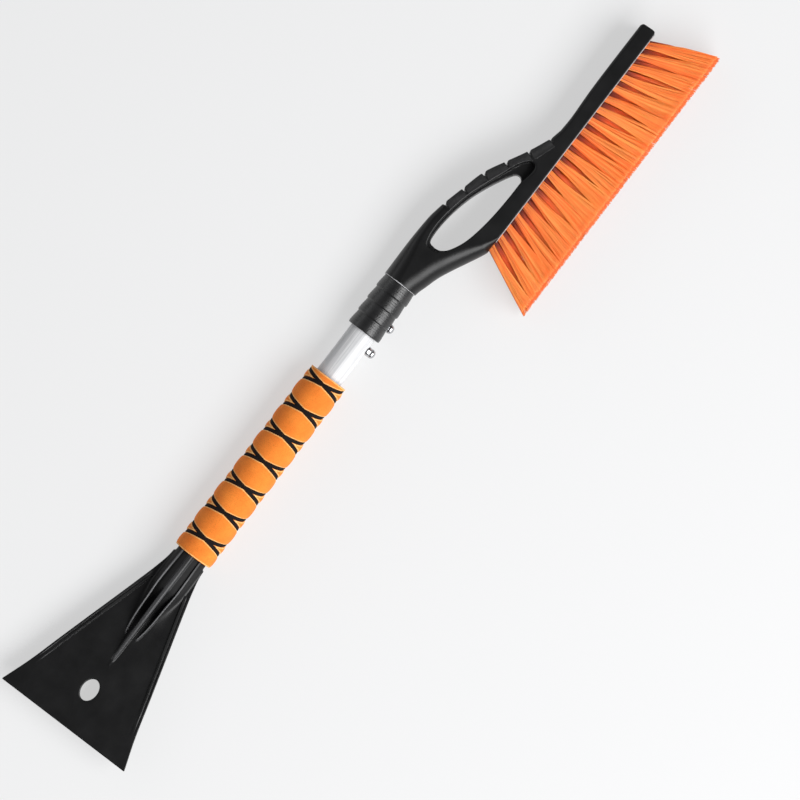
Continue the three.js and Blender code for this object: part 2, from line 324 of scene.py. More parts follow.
def steps_between(low, high, step):
    """Even grid lines from low to high, at most a step apart."""
    return np.linspace(low, high, max(2, math.ceil((high - low) / step) + 1))


def crossings(values, axes):
    """The points where grid lines cross zero, the four cells round each of those, and whether the
    values rise there."""
    inside = values < 0
    points, cells, rising = [], [], []
    for axis in range(3):
        first, last = [slice(None)] * 3, [slice(None)] * 3
        first[axis], last[axis] = slice(None, -1), slice(1, None)
        base = np.argwhere(inside[tuple(first)] != inside[tuple(last)])
        step = np.zeros(3, int)
        step[axis] = 1
        a, b = values[tuple(base.T)], values[tuple((base + step).T)]
        point = np.stack([axes[d][base[:, d]] for d in range(3)], 1)
        lengths = axes[axis][base[:, axis] + 1] - axes[axis][base[:, axis]]
        point[:, axis] += a / (a - b) * lengths
        u, v = (axis + 1) % 3, (axis + 2) % 3
        corners = np.repeat(base[:, None, :], 4, axis=1)
        corners[:, (0, 3), u] -= 1
        corners[:, (0, 1), v] -= 1
        points.append(point)
        cells.append(corners)
        rising.append(a < 0)
    return np.concatenate(points), np.concatenate(cells), np.concatenate(rising)


def surface(field, xs, ys, zs, narrowing=None):
    """The zero surface of a signed distance field, as quads with their corners moved on to it, and its
    normals. A narrowing scales the grid's y at each x, so that its lines follow a tapered shape."""
    axes = (xs, ys, zs)
    narrow = narrowing or np.ones_like
    values = field(xs[:, None, None], ys[None, :, None] * narrow(xs)[:, None, None], zs[None, None, :])
    values = np.ascontiguousarray(np.broadcast_to(values, (len(xs), len(ys), len(zs))))
    points, cells, rising = crossings(values, axes)
    keys = np.ravel_multi_index(np.moveaxis(cells, 2, 0), values.shape)
    # Each cell that the surface runs through gets one corner, amid the crossings on that cell's edges.
    unique, index = np.unique(keys, return_inverse=True)
    index = index.reshape(keys.shape)
    counts = np.bincount(index.ravel(), minlength=len(unique))
    spread = np.repeat(points, 4, axis=0)
    corners = np.stack([np.bincount(index.ravel(), spread[:, d], len(unique)) / counts
                        for d in range(3)], 1)
    index[~rising] = index[~rising][:, ::-1]
    corners[:, 1] *= narrow(corners[:, 0])
    reach = 0.5 * min(np.diff(axis).min() for axis in axes)
    for _ in range(3):
        corners = moved_on_to(field, corners, reach)
    normals = slope_at(field, corners, 0.1)
    normals /= np.maximum(np.linalg.norm(normals, axis=1), 1e-6)[:, None]
    return corners, index.tolist(), normals


def slope_at(field, points, step):
    """How steeply the field rises along each axis."""
    return np.stack([(field(*(points + offset).T) - field(*(points - offset).T)) / (2 * step)
                     for offset in np.eye(3) * step], 1)


def moved_on_to(field, points, reach):
    """The points, each moved towards the zero surface by at most the reach."""
    value = field(*points.T)
    slope = slope_at(field, points, 0.02)
    move = -value[:, None] * slope / np.maximum((slope ** 2).sum(1), 0.05)[:, None]
    length = np.linalg.norm(move, axis=1)[:, None]
    return points + move * np.minimum(1, reach / np.maximum(length, 1e-9))


# ---- Materials ----

# Bump depths, in metres.
HAIRLINE, FINE_GRAIN, COARSE_GRAIN = 0.00002, 0.00003, 0.0004


def feed(tree, value, socket):
    """Links a socket to another one, or sets it to a number, a vector or a colour."""
    if isinstance(value, bpy.types.NodeSocket):
        tree.links.new(value, socket)
    else:
        socket.default_value = (*value, 1) if socket.type == "RGBA" else value


def node(tree, kind, inputs=None, **settings):
    """A new shader node with its inputs fed and its settings made."""
    made = tree.nodes.new("ShaderNode" + kind)
    for name, value in settings.items():
        setattr(made, name, value)
    for name, value in (inputs or {}).items():
        feed(tree, value, made.inputs[name])
    return made


def new_material(name, **constants):
    """A material and its node tree, with constants on the shader's own sockets."""
    material = bpy.data.materials.new(name)
    material.use_nodes = True
    tree = material.node_tree
    shader = tree.nodes["Principled BSDF"]
    for socket, value in constants.items():
        feed(tree, value, shader.inputs[socket.replace("_", " ")])
    return material, tree


def finished(material, colour, roughness, normal):
    """The material, with the three sockets that every surface here varies."""
    tree = material.node_tree
    shader = tree.nodes["Principled BSDF"]
    for socket, value in (("Base Color", colour), ("Roughness", roughness), ("Normal", normal)):
        feed(tree, value, shader.inputs[socket])
    return material


def place_in(tree, stretch=(1, 1, 1)):
    """Object coordinates, in metres, stretched along each axis."""
    coordinates = node(tree, "TexCoord").outputs["Object"]
    return node(tree, "Mapping", {"Vector": coordinates, "Scale": stretch}).outputs["Vector"]


def noise(tree, vector, scale, detail=3.0, roughness=0.55):
    return node(tree, "TexNoise", {"Vector": vector, "Scale": scale, "Detail": detail,
                                   "Roughness": roughness}).outputs["Fac"]


def dots(tree, vector, scale):
    """Distance from the middle of the nearest dot, in dots."""
    return node(tree, "TexVoronoi", {"Vector": vector, "Scale": scale}).outputs["Distance"]


def ramp(tree, value, low, high, to_low=0.0, to_high=1.0, **settings):
    return node(tree, "MapRange", {"Value": value, "From Min": low, "From Max": high,
                                   "To Min": to_low, "To Max": to_high}, **settings).outputs["Result"]


def maths(tree, operation, a, b):
    return node(tree, "Math", {0: a, 1: b}, operation=operation).outputs["Value"]


def summed(tree, a, a_weight, b, b_weight):
    """a and b, each times its weight, added up."""
    return maths(tree, "ADD", maths(tree, "MULTIPLY", a, a_weight), maths(tree, "MULTIPLY", b, b_weight))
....
INSTRUCTIONS FOR THE TASK
Repeat the listing above without any change.

COMPLETE RESPONSE
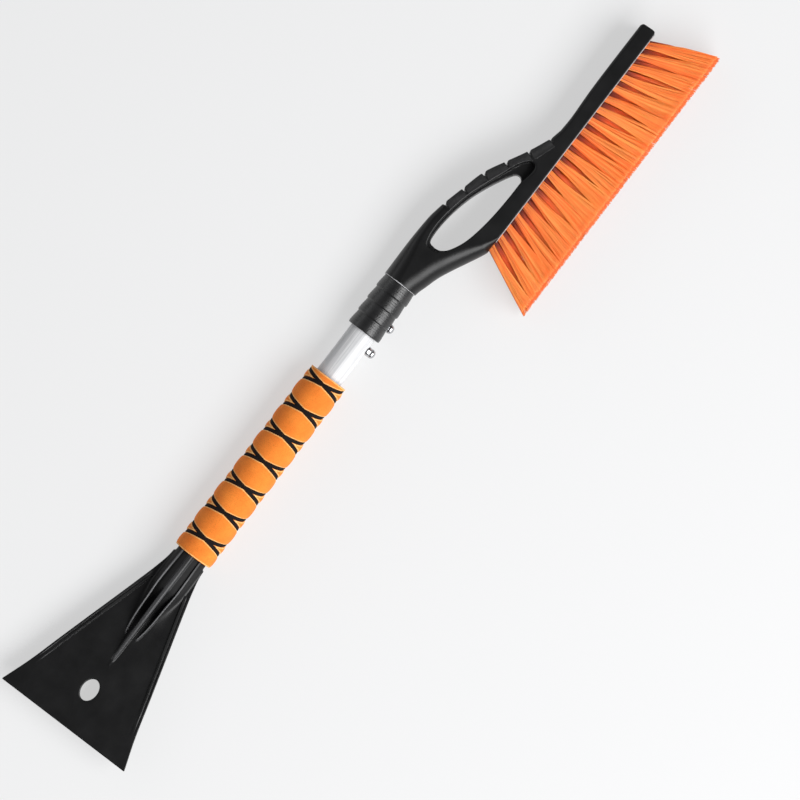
Continue the three.js and Blender code for this object: part 2, from line 324 of scene.py. More parts follow.
def steps_between(low, high, step):
    """Even grid lines from low to high, at most a step apart."""
    return np.linspace(low, high, max(2, math.ceil((high - low) / step) + 1))


def crossings(values, axes):
    """The points where grid lines cross zero, the four cells round each of those, and whether the
    values rise there."""
    inside = values < 0
    points, cells, rising = [], [], []
    for axis in range(3):
        first, last = [slice(None)] * 3, [slice(None)] * 3
        first[axis], last[axis] = slice(None, -1), slice(1, None)
        base = np.argwhere(inside[tuple(first)] != inside[tuple(last)])
        step = np.zeros(3, int)
        step[axis] = 1
        a, b = values[tuple(base.T)], values[tuple((base + step).T)]
        point = np.stack([axes[d][base[:, d]] for d in range(3)], 1)
        lengths = axes[axis][base[:, axis] + 1] - axes[axis][base[:, axis]]
        point[:, axis] += a / (a - b) * lengths
        u, v = (axis + 1) % 3, (axis + 2) % 3
        corners = np.repeat(base[:, None, :], 4, axis=1)
        corners[:, (0, 3), u] -= 1
        corners[:, (0, 1), v] -= 1
        points.append(point)
        cells.append(corners)
        rising.append(a < 0)
    return np.concatenate(points), np.concatenate(cells), np.concatenate(rising)


def surface(field, xs, ys, zs, narrowing=None):
    """The zero surface of a signed distance field, as quads with their corners moved on to it, and its
    normals. A narrowing scales the grid's y at each x, so that its lines follow a tapered shape."""
    axes = (xs, ys, zs)
    narrow = narrowing or np.ones_like
    values = field(xs[:, None, None], ys[None, :, None] * narrow(xs)[:, None, None], zs[None, None, :])
    values = np.ascontiguousarray(np.broadcast_to(values, (len(xs), len(ys), len(zs))))
    points, cells, rising = crossings(values, axes)
    keys = np.ravel_multi_index(np.moveaxis(cells, 2, 0), values.shape)
    # Each cell that the surface runs through gets one corner, amid the crossings on that cell's edges.
    unique, index = np.unique(keys, return_inverse=True)
    index = index.reshape(keys.shape)
    counts = np.bincount(index.ravel(), minlength=len(unique))
    spread = np.repeat(points, 4, axis=0)
    corners = np.stack([np.bincount(index.ravel(), spread[:, d], len(unique)) / counts
                        for d in range(3)], 1)
    index[~rising] = index[~rising][:, ::-1]
    corners[:, 1] *= narrow(corners[:, 0])
    reach = 0.5 * min(np.diff(axis).min() for axis in axes)
    for _ in range(3):
        corners = moved_on_to(field, corners, reach)
    normals = slope_at(field, corners, 0.1)
    normals /= np.maximum(np.linalg.norm(normals, axis=1), 1e-6)[:, None]
    return corners, index.tolist(), normals


def slope_at(field, points, step):
    """How steeply the field rises along each axis."""
    return np.stack([(field(*(points + offset).T) - field(*(points - offset).T)) / (2 * step)
                     for offset in np.eye(3) * step], 1)


def moved_on_to(field, points, reach):
    """The points, each moved towards the zero surface by at most the reach."""
    value = field(*points.T)
    slope = slope_at(field, points, 0.02)
    move = -value[:, None] * slope / np.maximum((slope ** 2).sum(1), 0.05)[:, None]
    length = np.linalg.norm(move, axis=1)[:, None]
    return points + move * np.minimum(1, reach / np.maximum(length, 1e-9))


# ---- Materials ----

# Bump depths, in metres.
HAIRLINE, FINE_GRAIN, COARSE_GRAIN = 0.00002, 0.00003, 0.0004


def feed(tree, value, socket):
    """Links a socket to another one, or sets it to a number, a vector or a colour."""
    if isinstance(value, bpy.types.NodeSocket):
        tree.links.new(value, socket)
    else:
        socket.default_value = (*value, 1) if socket.type == "RGBA" else value


def node(tree, kind, inputs=None, **settings):
    """A new shader node with its inputs fed and its settings made."""
    made = tree.nodes.new("ShaderNode" + kind)
    for name, value in settings.items():
        setattr(made, name, value)
    for name, value in (inputs or {}).items():
        feed(tree, value, made.inputs[name])
    return made


def new_material(name, **constants):
    """A material and its node tree, with constants on the shader's own sockets."""
    material = bpy.data.materials.new(name)
    material.use_nodes = True
    tree = material.node_tree
    shader = tree.nodes["Principled BSDF"]
    for socket, value in constants.items():
        feed(tree, value, shader.inputs[socket.replace("_", " ")])
    return material, tree


def finished(material, colour, roughness, normal):
    """The material, with the three sockets that every surface here varies."""
    tree = material.node_tree
    shader = tree.nodes["Principled BSDF"]
    for socket, value in (("Base Color", colour), ("Roughness", roughness), ("Normal", normal)):
        feed(tree, value, shader.inputs[socket])
    return material


def place_in(tree, stretch=(1, 1, 1)):
    """Object coordinates, in metres, stretched along each axis."""
    coordinates = node(tree, "TexCoord").outputs["Object"]
    return node(tree, "Mapping", {"Vector": coordinates, "Scale": stretch}).outputs["Vector"]


def noise(tree, vector, scale, detail=3.0, roughness=0.55):
    return node(tree, "TexNoise", {"Vector": vector, "Scale": scale, "Detail": detail,
                                   "Roughness": roughness}).outputs["Fac"]


def dots(tree, vector, scale):
    """Distance from the middle of the nearest dot, in dots."""
    return node(tree, "TexVoronoi", {"Vector": vector, "Scale": scale}).outputs["Distance"]


def ramp(tree, value, low, high, to_low=0.0, to_high=1.0, **settings):
    return node(tree, "MapRange", {"Value": value, "From Min": low, "From Max": high,
                                   "To Min": to_low, "To Max": to_high}, **settings).outputs["Result"]


def maths(tree, operation, a, b):
    return node(tree, "Math", {0: a, 1: b}, operation=operation).outputs["Value"]


def summed(tree, a, a_weight, b, b_weight):
    """a and b, each times its weight, added up."""
    return maths(tree, "ADD", maths(tree, "MULTIPLY", a, a_weight), maths(tree, "MULTIPLY", b, b_weight))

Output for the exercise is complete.